Darin erkennen alle Unterzeichner Präsident Nicolás Maduro und dessen Regierung als legitime Vertretung des venezolanischen Volkes an. Die Opposition verzichtete auf ihre bisherige Forderung nach Maduros sofortigem Rücktritt und darauf, den Oppositionspolitiker Juan Guaidó als »Interimspräsidenten« zu bezeichnen. Statt dessen übernahmen beide Seiten die Forderung nach sofortiger Aufhebung aller Sanktionen und der US-Wirtschaftsblockade. Auch die Anerkennung der staatlichen Institutionen und der Verfassung einschließlich der darin verankerten Wahlverfahren sowie das Bekenntnis zum Verzicht auf Gewalt und Verschwörung sind Punkte zugunsten der Regierung. Schließlich ist es ein Zeichen, dass Russland und die Niederlande bei den unter der Schirmherrschaft Norwegens vereinbarten Gesprächen eine aktive Rolle spielen sollen, während die USA mit einigen anderen Ländern als »Beobachter« am Katzentisch sitzen müssen. »Maduros Regierung geht in diese Gespräche mit ihrer stärksten Position seit Jahren«, kommentierte die Washington Post am Freitag. Der Staatschef sprach schon am folgenden Tag auf einer Veranstaltung der Vereinigten Sozialistischen Partei Venezuelas von einem »Sieg über die Opposition«.

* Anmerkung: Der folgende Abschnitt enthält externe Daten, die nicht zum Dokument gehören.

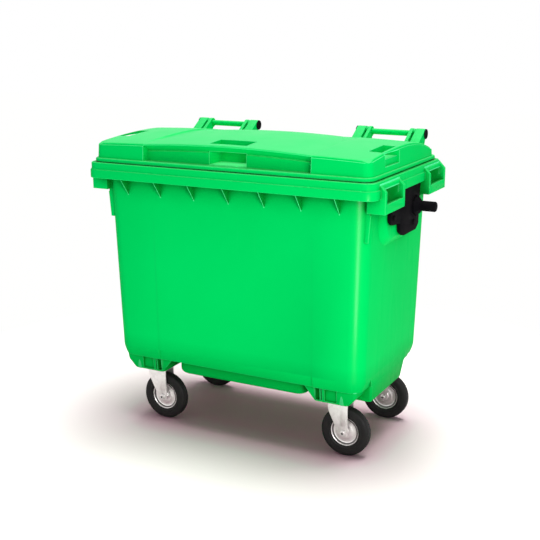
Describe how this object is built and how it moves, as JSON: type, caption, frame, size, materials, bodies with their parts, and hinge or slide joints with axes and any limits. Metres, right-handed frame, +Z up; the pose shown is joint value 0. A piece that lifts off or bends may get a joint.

Ob die Vorfreude berechtigt ist, wird sich zeigen. Wie brüchig Vereinbarungen sein können, wenn rechte Akteure in der Region und Washington sich nicht an sie halten, zeigt das einst gefeierte Friedensabkommen in Kolumbien. In Mexiko-Stadt verhandeln zwar wichtige Teile der ultrarechten Opposition, doch ist die von 20 antichavistischen Parteien gebildete Koalition »Alianza Democrática« nicht vertreten. Auf der anderen Seite ist auch die früher an der Regierung beteiligte Kommunistische Partei Venezuelas, die zunehmend Kritik von links an Maduros Regierung übt, nicht in den Prozess eingebunden.
Entscheidend für Erfolg oder Misserfolg der Gespräche dürfte die Frage sein, ob Washington der Forderung aller Beteiligten nach Beendigung der Sanktionen und der Wirtschaftsblockade nachgibt. Angesichts der für kommendes Jahr angesetzten US-Zwischenwahlen werde Präsident Joseph Biden – aus Rücksicht auf rechte Wähler der lateinamerikanischen Exilgemeinde in Florida – Entscheidungen zugunsten der venezolanischen Regierung vermeiden, zitierte AP Beobachter. Damit kann Biden den Dialog, an dem die USA nicht aktiv beteiligt sind, am Ende doch noch torpedieren.